▶ **Given instruction**: Exactly the lines from the line with "return along_screw(screw)" to the line with "# The knob is" should be extracted, both included, with no other lines.

▶ **Input data**:
++++++++++++++++++++

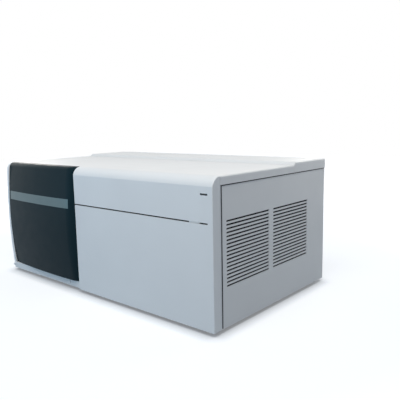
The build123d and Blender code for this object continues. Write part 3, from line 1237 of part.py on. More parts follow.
def valve_bar(radius, start, end):
    """Cylinder on the divert valve's axis, between two depths before the manifold."""
    x, back = MAN_LEFT + VALVE_INSET, ION_Y - MANIFOLD_HALF
    return rod(radius, (x, back - start, ION_Z), (x, back - end, ION_Z))


def make_divert_valve():
    """Valve on the manifold's front: motor block and a round head that holds the rotor."""
    x, back = MAN_LEFT + VALVE_INSET, ION_Y - MANIFOLD_HALF
    half, depth = VALVE_BODY
    body = block((x - half, x + half), (back - depth, back), (ION_Z - half, ION_Z + half))
    body = fillet(body.edges().filter_by(Axis.Y), VALVE_CORNER)
    front = depth + VALVE_HEAD
    seat = front - VALVE_COVER
    body = body + valve_bar(VALVE_RADIUS, front, depth)
    body = body - valve_bar(VALVE_ROTOR + RUNNING, seat, seat - VALVE_ROTOR_DEPTH)
    shaft, reach = VALVE_SHAFT
    body = body - valve_bar(shaft + RUNNING, seat - VALVE_ROTOR_DEPTH, seat - VALVE_ROTOR_DEPTH - reach)
    ports = []
    for k in range(VALVE_PORTS):
        angle = 2 * math.pi * k / VALVE_PORTS
        offset = Pos(VALVE_PORT_RING * math.cos(angle), 0, VALVE_PORT_RING * math.sin(angle))
        ports.append(offset * valve_bar(VALVE_PORT, front + 1, seat - 1))
    return body - ports


def make_valve_rotor():
    seat = VALVE_BODY[1] + VALVE_HEAD - VALVE_COVER
    shaft, reach = VALVE_SHAFT
    behind = seat - VALVE_ROTOR_DEPTH + SIDE_PLAY
    disc = valve_bar(VALVE_ROTOR, seat - SIDE_PLAY, behind)
    return disc + valve_bar(shaft, behind, seat - VALVE_ROTOR_DEPTH - reach + 0.5)


PARTS = {
    "front_cover": make_front_cover,
    "status_lamp": make_status_lamp,
    "dark_panel": make_dark_panel,
    "blank_stripe": make_blank_stripe,
    "panel_surround": make_surround,
    "top_front_cover": make_top_front_cover,
    "top_rear_cover": make_top_rear_cover,
    "right_side_panel": make_right_side_panel,
    "left_side_panel": make_left_side_panel,
    "base_tray": make_base_tray,
    "frame": make_frame,
    "rubber_feet": make_feet,
    "source_block": make_source_block,
    "spray_shield": make_spray_shield,
    "capillary": make_capillary,
    "spray_chamber": make_spray_chamber,
    "chamber_flange": make_chamber_flange,
    "hinge_bracket": make_hinge_bracket,
    "hinge_pin": make_hinge_pin,
    "upper_thumbscrew": lambda: make_thumbscrew(1),
    "lower_thumbscrew": lambda: make_thumbscrew(-1),
    "chamber_window": make_chamber_window,
    "window_ring": make_window_ring,
    "nebulizer": make_nebulizer,
    "nebulizer_lock": make_nebulizer_lock,
    "drain_spout": make_drain_spout,
    "vacuum_manifold": make_manifold,
    "manifold_seal": make_manifold_seal,
    "manifold_lid": make_manifold_lid,
    "manifold_brackets": make_manifold_brackets,
    "skimmer": make_skimmer,
    "entrance_lens": make_entrance_lens,
    "octopole_rods": make_octopole_rods,
    "octopole_collars": make_octopole_collars,
    "quadrupole_rods": make_quadrupole_rods,
    "quadrupole_collars": make_quadrupole_collars,
    "collision_cell": make_collision_cell,
    "hexapole_rods": make_hexapole_rods,
    "optics_benches": make_optics_benches,
    "dynode": make_dynode,
    "electron_multiplier": make_multiplier,
    "left_turbo_housing": lambda: make_turbo_housing(PUMP_PLACES[0]),
    "right_turbo_housing": lambda: make_turbo_housing(PUMP_PLACES[1]),
    "left_turbo_rotor": lambda: make_turbo_rotor(PUMP_PLACES[0]),
    "right_turbo_rotor": lambda: make_turbo_rotor(PUMP_PLACES[1]),
    "foreline_pipe": make_foreline,
    "rear_panel": make_rear_panel,
    "fan_housings": make_fan_housings,
    "left_fan_rotor": lambda: make_fan_rotor(FAN_PLACES[0]),
    "right_fan_rotor": lambda: make_fan_rotor(FAN_PLACES[1]),
    "power_inlet": make_power_inlet,
    "power_rocker": make_power_rocker,
    "foreline_port": make_foreline_port,
    "gas_inlets": make_gas_inlets,
    "electronics_shelf": make_electronics_shelf,
    "rf_generators": make_rf_generators,
    "power_supply": make_power_supply,
    "main_board": make_main_board,
    "divert_valve": make_divert_valve,
    "valve_rotor": make_valve_rotor,
}

os.makedirs("parts", exist_ok=True)
for name, make in PARTS.items():
    export_step(make(), f"parts/{name}.step")
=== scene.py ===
"""Finishes, trim and stage for a benchtop mass spectrometer with a swinging ion source."""
import json
import math

import bmesh
import bpy
from mathutils import Matrix, Vector


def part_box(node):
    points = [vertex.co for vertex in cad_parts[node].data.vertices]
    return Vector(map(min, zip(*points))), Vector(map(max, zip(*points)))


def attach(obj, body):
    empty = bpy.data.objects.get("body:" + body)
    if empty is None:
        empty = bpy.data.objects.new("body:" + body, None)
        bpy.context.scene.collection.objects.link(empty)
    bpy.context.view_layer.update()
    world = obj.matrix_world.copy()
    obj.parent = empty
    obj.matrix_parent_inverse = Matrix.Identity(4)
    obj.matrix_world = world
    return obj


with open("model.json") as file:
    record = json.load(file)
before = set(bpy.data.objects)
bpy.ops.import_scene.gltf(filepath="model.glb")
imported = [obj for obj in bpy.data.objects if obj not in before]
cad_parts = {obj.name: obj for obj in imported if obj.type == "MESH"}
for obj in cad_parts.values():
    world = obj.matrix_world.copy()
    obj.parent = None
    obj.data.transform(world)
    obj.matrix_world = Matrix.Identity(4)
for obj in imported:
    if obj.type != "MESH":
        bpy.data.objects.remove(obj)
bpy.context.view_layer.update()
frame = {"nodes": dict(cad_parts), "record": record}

bl_info = {
    "name": "Mass spectrometer finishes",
    "version": (1, 0, 0),
    "blender": (4, 5, 0),
    "location": "View3D > Sidebar > Spectrometer",
    "description": "Gives the mass spectrometer its surfaces, seals, screws and stage",
    "category": "Object",
}

MM = 0.001


def linear(code):
    """sRGB hex to a linear colour with alpha."""
    parts = [int(code[k:k + 2], 16) / 255 for k in (0, 2, 4)]
    return tuple(p / 12.92 if p <= 0.04045 else ((p + 0.055) / 1.055) ** 2.4 for p in parts) + (1.0,)


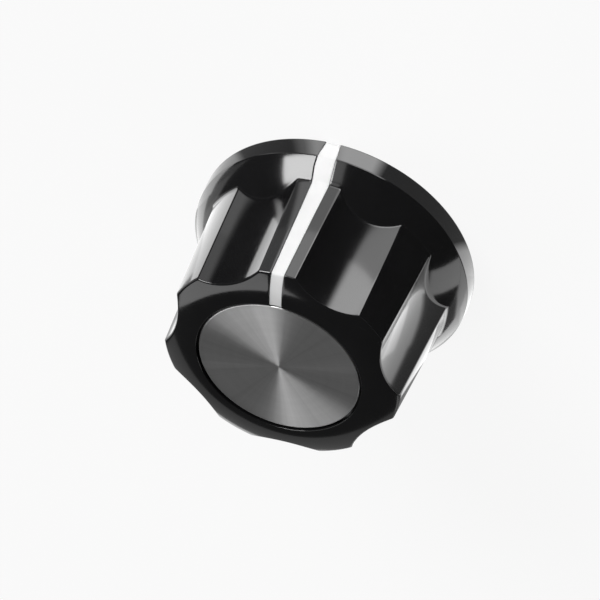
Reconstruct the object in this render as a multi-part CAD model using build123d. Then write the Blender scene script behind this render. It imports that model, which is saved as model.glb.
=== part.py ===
from build123d import *
import os
from math import cos, pi, radians, sin, sqrt, tan

# Potentiometer knob: a fluted, skirted moulding with a metal disc in its top face, a filled pointer
# line, and a metal bush with a set screw inside. All sizes are in millimetres and degrees.
# The knob turns about Z, its rim stands on Z = 0, and the pointer line faces -Y.

# Skirt: a short upright rim band, and a flare that rises from it to the grip.
skirt_diameter = 24.5
rim_height = 1.8
rim_edge_chamfer = 0.08
skirt_overhang = 1.25
flare_rise = 1.9
flare_radius = 12.0

# Grip: a cone of seven lands with a concave flute between each two.
overall_height = 15.1
flute_count = 7
land_draft = 2.6
flute_draft = 3.0
flute_depth = 1.06
flute_radius = 8.0
grip_corner_radius = 0.2
grip_foot_radius = 0.3

# Top ring: domed down from the disc's recess to the scalloped edge.
top_ring_width = 3.17
top_ring_drop = 0.76

# Spun disc, loose in its recess by the gap and just below the ring's crest by the sink.
disc_thickness = 0.5
disc_gap = 0.2
disc_sink = 0.12
disc_edge_chamfer = 0.08

# Pointer line: a groove that widens towards the skirt, filled to just below the surface.
pointer_width_top = 1.22
pointer_width_base = 1.8
groove_depth = 0.45
filling_sink = 0.1

# Underside: a tapered pocket that clears the nut on the control's threaded neck.
rim_wall = 1.55
pocket_wall = 1.65
pocket_depth = 4.4

# Bush: a metal insert, knurled and grooved where the moulding grips it.
bore_radius = 3.2
bush_wall = 1.7
bush_stand_out = 0.15
bush_chamfer = 0.3
top_web = 2.2
knurl_count = 24
knurl_depth = 0.25
lock_groove_width = 1.0
lock_groove_depth = 0.6
lock_groove_from_top = 1.2

# Set screw: a grub screw with a hexagon socket and a cup point, opposite the pointer.
screw_radius = 1.75
screw_floor = 1.3
screw_sink = 1.6
screw_tip_gap = 0.15
thread_clearance = 0.03
screw_hole_clearance = 0.2
socket_across_flats = 1.6
socket_depth = 1.9
cup_radius = 0.9
screw_chamfer = 0.35

# Places that follow from the sizes above.
rim_radius = skirt_diameter / 2
grip_base_radius = rim_radius - skirt_overhang
grip_base_height = rim_height + flare_rise
top_edge_height = overall_height - top_ring_drop
land_slope = tan(radians(land_draft))
grip_top_radius = grip_base_radius - (top_edge_height - grip_base_height) * land_slope
recess_radius = grip_top_radius - top_ring_width
dome_radius = (top_ring_width**2 + top_ring_drop**2) / (2 * top_ring_drop)
dome_centre = Vector(recess_radius, overall_height - dome_radius)
disc_radius = recess_radius - disc_gap
recess_floor = overall_height - disc_sink - disc_thickness
flute_slope = tan(radians(flute_draft))
flute_top_radius = grip_top_radius - flute_depth
bush_radius = bore_radius + bush_wall
bush_bottom = pocket_depth - bush_stand_out
bush_top = recess_floor - top_web
screw_hole_radius = screw_radius + screw_hole_clearance
screw_height = pocket_depth + screw_floor + screw_hole_radius
pointer_angle = -90
screw_angle = pointer_angle + 180


def flute_bottom(height):
    """Distance from the knob's axis to the bottom of a flute at a height."""
    return flute_top_radius + (top_edge_height - height) * flute_slope


def flare_centre():
    """Centre of the flare's arc, which passes the rim's edge and the foot of the lands."""
    outer = Vector(rim_radius, rim_height)
    inner = Vector(grip_base_radius, grip_base_height)
    chord = inner - outer
    reach = sqrt(flare_radius**2 - (chord.length / 2) ** 2)
    inward = Vector(-chord.Y, chord.X).normalized()
    return (outer + inner) / 2 + inward * reach


def flare_height(radius):
    """Height of the flare's surface at a distance from the axis."""
    centre = flare_centre()
    return centre.Y + sqrt(flare_radius**2 - (radius - centre.X) ** 2)


def way_out(start, direction, centre, radius):
    """Point where a line that starts inside a circle leaves it."""
    offset_to_centre = centre - start
    along = offset_to_centre.dot(direction)
    aside = offset_to_centre.length**2 - along**2
    return start + direction * (along + sqrt(radius**2 - aside))


def arc_between(start, end, centre, radius):
    """Arc of a circle from one of its points to another, by the short way."""
    middle = centre + ((start + end) / 2 - centre).normalized() * radius
    return ThreePointArc(start, middle, end)


def half_section(foot, sink):
    """Half section of the unfluted knob, all its outer faces sunk by the same depth."""
    rim_foot = Vector(rim_radius - sink, foot)
    rim_top = way_out(rim_foot, Vector(0, 1), flare_centre(), flare_radius - sink)
    up_the_land = Vector(-land_slope, 1).normalized()
    land = Vector(grip_base_radius, grip_base_height) + Vector(-up_the_land.Y, up_the_land.X) * sink
    land_foot = way_out(land, up_the_land, flare_centre(), flare_radius - sink)
    land_top = way_out(land, up_the_land, dome_centre, dome_radius - sink)
    crest = dome_centre + Vector(0, dome_radius - sink)
    lines = [
        Line((0, foot), rim_foot),
        Line(rim_foot, rim_top),
        arc_between(rim_top, land_foot, flare_centre(), flare_radius - sink),
        Line(land_foot, land_top),
        arc_between(land_top, crest, dome_centre, dome_radius - sink),
        Line(crest, (0, crest.Y)),
        Line((0, crest.Y), (0, foot)),
    ]
    return make_face(Plane.XZ * Wire(lines))


def turned(lines):
    """Solid turned from the outline of its half section, with its seam under the pointer line."""
    return Rot(0, 0, pointer_angle) * revolve(make_face(Plane.XZ * Wire(lines)), Axis.Z)


def edges_between(shape, lowest, highest):
    """Edges whose middles lie between two heights."""
    return [edge for edge in shape.edges() if lowest < edge.center().Z < highest]


def skirt_core():
    """The rim band and the flare, which runs on inside the grip."""
    inner_radius = flute_bottom(grip_base_height) - pocket_wall / 2
    rim_top = Vector(rim_radius, rim_height)
    inner_edge = Vector(inner_radius, flare_height(inner_radius))
    lines = [
        Line((0, 0), (rim_radius, 0)),
        Line((rim_radius, 0), rim_top),
        arc_between(rim_top, inner_edge, flare_centre(), flare_radius),
        Line(inner_edge, (0, inner_edge.Y)),
        Line((0, inner_edge.Y), (0, 0)),
    ]
    core = turned(lines)
    rim_edges = [edge for edge in core.edges() if edge.length > 2 * pi * grip_base_radius]
    return chamfer(rim_edges, rim_edge_chamfer)


def fluted_grip():
    """The cone of lands and flutes under the domed ring, its foot inside the skirt, its corners rounded."""
    foot_radius = grip_base_radius + flare_rise * land_slope
    land_top = Vector(grip_top_radius, top_edge_height)
    crest = Vector(recess_radius, overall_height)
    lines = [
        Line((0, rim_height), (foot_radius, rim_height)),
        Line((foot_radius, rim_height), land_top),
        arc_between(land_top, crest, dome_centre, dome_radius),
        Line(crest, (0, overall_height)),
        Line((0, overall_height), (0, rim_height)),
    ]
    grip = turned(lines)
    cutter = Cylinder(flute_radius, 2 * overall_height)
    cutter = Pos(flute_top_radius + flute_radius, 0, top_edge_height) * Rot(0, -flute_draft, 0) * cutter
    for index in range(flute_count):
        turn = pointer_angle + (index + 0.5) * 360 / flute_count
        grip -= Rot(0, 0, turn) * cutter
    lowest = rim_height + grip_corner_radius
    highest = top_edge_height - grip_corner_radius
    return fillet(edges_between(grip, lowest, highest), grip_corner_radius)


def fluted_blank():
    """The knob's outer form: the grip on its skirt, with the corner between them rounded."""
    blank = fluted_grip() + skirt_core()
    lowest = flare_height(grip_base_radius + grip_foot_radius)
    highest = flare_height(flute_bottom(grip_base_height) - grip_foot_radius)
    return fillet(edges_between(blank, lowest, highest), grip_foot_radius)


def nut_pocket():
    """The tapered hollow under the skirt."""
    floor_radius = flute_bottom(pocket_depth) - pocket_wall
    return Pos(0, 0, pocket_depth / 2) * Cone(rim_radius - rim_wall, floor_radius, pocket_depth)


def pointer_strip(upper_sink, lower_sink):
    """What lies between two depths under the surface along the pointer line."""
    reach = 4 * groove_depth
    half_top = pointer_width_top / 2
    half_base = pointer_width_base / 2
    corners = [
        (-half_base, 0),
        (half_base, 0),
        (half_top, top_edge_height),
        (half_top, overall_height + reach),
        (-half_top, overall_height + reach),
        (-half_top, top_edge_height),
    ]
    face = make_face(Plane.XZ * Polyline(*corners, close=True))
    wedge = extrude(face, rim_radius + reach, dir=(0, -1, 0))
    wedge -= Cylinder(recess_radius, 3 * overall_height)
    strip = wedge & revolve(half_section(-reach, upper_sink), Axis.Z)
    return strip - revolve(half_section(-reach, lower_sink), Axis.Z)


def bush_blank():
    """The bush without its bore: a straight-knurled bar with a locking groove near the top."""
    length = bush_top - bush_bottom
    corners = []
    for index in range(2 * knurl_count):
        radius = bush_radius if index % 2 == 0 else bush_radius - knurl_depth
        turn = pi * index / knurl_count
        corners.append((radius * cos(turn), radius * sin(turn)))
    bar = Pos(0, 0, bush_bottom) * extrude(make_face(Polyline(*corners, close=True)), length)
    neck_centre = bush_top - lock_groove_from_top - lock_groove_width / 2
    ring = Cylinder(2 * bush_radius, lock_groove_width)
    ring -= Cylinder(bush_radius - lock_groove_depth, lock_groove_width)
    return bar - Pos(0, 0, neck_centre) * ring


def along_screw(shape):
    """Turn a shape made along +X, from the knob's axis, to the set screw's place."""
    return Rot(0, 0, screw_angle) * Pos(0, 0, screw_height) * shape


def rod(radius, start, end):
    """A round rod along +X between two distances from the knob's axis."""
    return Pos((start + end) / 2, 0, 0) * Rot(0, 90, 0) * Cylinder(radius, end - start)


def knob_body():
    """The one-piece moulding."""
    body = fluted_blank() - nut_pocket()
    body -= bush_blank()
    recess_depth = overall_height - recess_floor
    body -= Pos(0, 0, recess_floor + recess_depth / 2) * Cylinder(recess_radius, recess_depth)
    body -= pointer_strip(-groove_depth, groove_depth)
    body -= along_screw(rod(screw_hole_radius, bore_radius, rim_radius))
    return body


def pointer_fill():
    """The filling in the pointer groove."""
    return pointer_strip(filling_sink, groove_depth)


def top_disc():
    """The spun disc, with a fine chamfer round its upper edge."""
    disc = Pos(0, 0, recess_floor + disc_thickness / 2) * Cylinder(disc_radius, disc_thickness)
    return chamfer(disc.edges().group_by(Axis.Z)[-1], disc_edge_chamfer)


def shaft_bush():
    """The bush, bored for the shaft and cross-drilled for the set screw."""
    length = bush_top - bush_bottom
    bush = bush_blank() - Pos(0, 0, bush_bottom + length / 2) * Cylinder(bore_radius, length)
    lead_in = Cone(bore_radius + bush_chamfer, bore_radius, bush_chamfer)
    bush -= Pos(0, 0, bush_bottom + bush_chamfer / 2) * lead_in
    bush -= along_screw(rod(screw_radius + thread_clearance, 0, 2 * bush_radius))
    return bush


def set_screw():
    """The grub screw, its point just clear of the bore and its socket facing out."""
    tip = bore_radius + screw_tip_gap
    head = flute_bottom(screw_height) - screw_sink
    screw = rod(screw_radius, tip, head)
    screw = chamfer(screw.edges().filter_by(GeomType.CIRCLE), screw_chamfer)
    cup = Pos(tip + cup_radius / 4, 0, 0) * Rot(0, 90, 0) * Cone(cup_radius, cup_radius / 2, cup_radius / 2)
    screw -= cup
    hexagon = RegularPolygon(socket_across_flats / 2, 6, major_radius=False)
    socket = extrude(Plane.YZ.offset(head - socket_depth) * hexagon, socket_depth)
    screw -= socket
    return along_screw(screw)


os.makedirs("parts", exist_ok=True)
nodes = {
    "knob_body": knob_body(),
    "pointer_fill": pointer_fill(),
    "top_disc": top_disc(),
    "shaft_bush": shaft_bush(),
    "set_screw": set_screw(),
}
for name, shape in nodes.items():
    export_step(shape, f"parts/{name}.step")
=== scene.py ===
from math import asin, cos, pi, radians, sin, sqrt, tan

import bmesh
import bpy
import numpy as np
from mathutils import Matrix, Vector


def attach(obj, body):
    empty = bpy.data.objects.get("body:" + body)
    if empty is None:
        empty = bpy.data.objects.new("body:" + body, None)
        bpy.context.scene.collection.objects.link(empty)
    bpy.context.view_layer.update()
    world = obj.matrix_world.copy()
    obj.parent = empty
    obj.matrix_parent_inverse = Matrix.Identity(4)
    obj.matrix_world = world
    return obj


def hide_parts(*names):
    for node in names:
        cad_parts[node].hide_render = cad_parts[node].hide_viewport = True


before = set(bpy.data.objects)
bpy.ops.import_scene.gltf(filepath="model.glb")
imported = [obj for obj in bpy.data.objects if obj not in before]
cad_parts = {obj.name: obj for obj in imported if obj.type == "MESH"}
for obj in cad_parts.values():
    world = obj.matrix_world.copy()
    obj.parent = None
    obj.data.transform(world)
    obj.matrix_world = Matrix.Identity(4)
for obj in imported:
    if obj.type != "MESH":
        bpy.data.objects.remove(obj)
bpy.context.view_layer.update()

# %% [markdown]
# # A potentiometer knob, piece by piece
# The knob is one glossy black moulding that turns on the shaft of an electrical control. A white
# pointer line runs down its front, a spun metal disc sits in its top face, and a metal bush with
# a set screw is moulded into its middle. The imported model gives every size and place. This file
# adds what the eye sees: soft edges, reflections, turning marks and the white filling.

MM = 0.001


# %% [markdown]
# ## The camera
# A product picture of a small part is taken from far away with a long lens, so that circles stay
# clean ellipses. The camera could be aimed with a tracking constraint, but three angles and a
# distance say the same thing plainly: how far round, how far up, and how far the camera is
# rolled. The roll is large here, because the picture was turned so that the knob leans left.

# %% Where the camera stands and how it is turned
aim = Vector((0.80, -0.28, 7.35)) * MM
camera_distance = 0.6744
camera_round = radians(-109.56)
camera_up = radians(40.41)
camera_roll = radians(-154.07)


def direction(bearing, height_angle):
    """Unit vector that points out at a bearing and a height angle, both in radians."""
    level = cos(height_angle)
    return Vector((level * cos(bearing), level * sin(bearing), sin(height_angle)))


backward = direction(camera_round, camera_up)
level_right = Vector((0, 0, 1)).cross(backward).normalized()
level_up = backward.cross(level_right)
right = level_right * cos(camera_roll) + level_up * sin(camera_roll)
up = level_up * cos(camera_roll) - level_right * sin(camera_roll)

# %% Place the camera
camera_data = bpy.data.cameras.new("product_camera")
# At this distance the lens takes in a field of 51 mm, about twice the knob's width.
camera_data.sensor_width = 36
camera_data.lens = 480
camera_data.clip_start = 0.01
camera_data.clip_end = 10
camera = bpy.data.objects.new("product_camera", camera_data)
axes = Matrix((right, up, backward)).transposed().to_4x4()
camera.matrix_world = Matrix.Translation(aim + backward * camera_distance) @ axes
bpy.context.scene.collection.objects.link(camera)
bpy.context.scene.camera = camera
print("camera at mm:", [round(v / MM, 1) for v in camera.location])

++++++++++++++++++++

▶ **Reply**:
    return along_screw(screw)


os.makedirs("parts", exist_ok=True)
nodes = {
    "knob_body": knob_body(),
    "pointer_fill": pointer_fill(),
    "top_disc": top_disc(),
    "shaft_bush": shaft_bush(),
    "set_screw": set_screw(),
}
for name, shape in nodes.items():
    export_step(shape, f"parts/{name}.step")
=== scene.py ===
from math import asin, cos, pi, radians, sin, sqrt, tan

import bmesh
import bpy
import numpy as np
from mathutils import Matrix, Vector


def attach(obj, body):
    empty = bpy.data.objects.get("body:" + body)
    if empty is None:
        empty = bpy.data.objects.new("body:" + body, None)
        bpy.context.scene.collection.objects.link(empty)
    bpy.context.view_layer.update()
    world = obj.matrix_world.copy()
    obj.parent = empty
    obj.matrix_parent_inverse = Matrix.Identity(4)
    obj.matrix_world = world
    return obj


def hide_parts(*names):
    for node in names:
        cad_parts[node].hide_render = cad_parts[node].hide_viewport = True


before = set(bpy.data.objects)
bpy.ops.import_scene.gltf(filepath="model.glb")
imported = [obj for obj in bpy.data.objects if obj not in before]
cad_parts = {obj.name: obj for obj in imported if obj.type == "MESH"}
for obj in cad_parts.values():
    world = obj.matrix_world.copy()
    obj.parent = None
    obj.data.transform(world)
    obj.matrix_world = Matrix.Identity(4)
for obj in imported:
    if obj.type != "MESH":
        bpy.data.objects.remove(obj)
bpy.context.view_layer.update()

# %% [markdown]
# # A potentiometer knob, piece by piece
# The knob is one glossy black moulding that turns on the shaft of an electrical control. A white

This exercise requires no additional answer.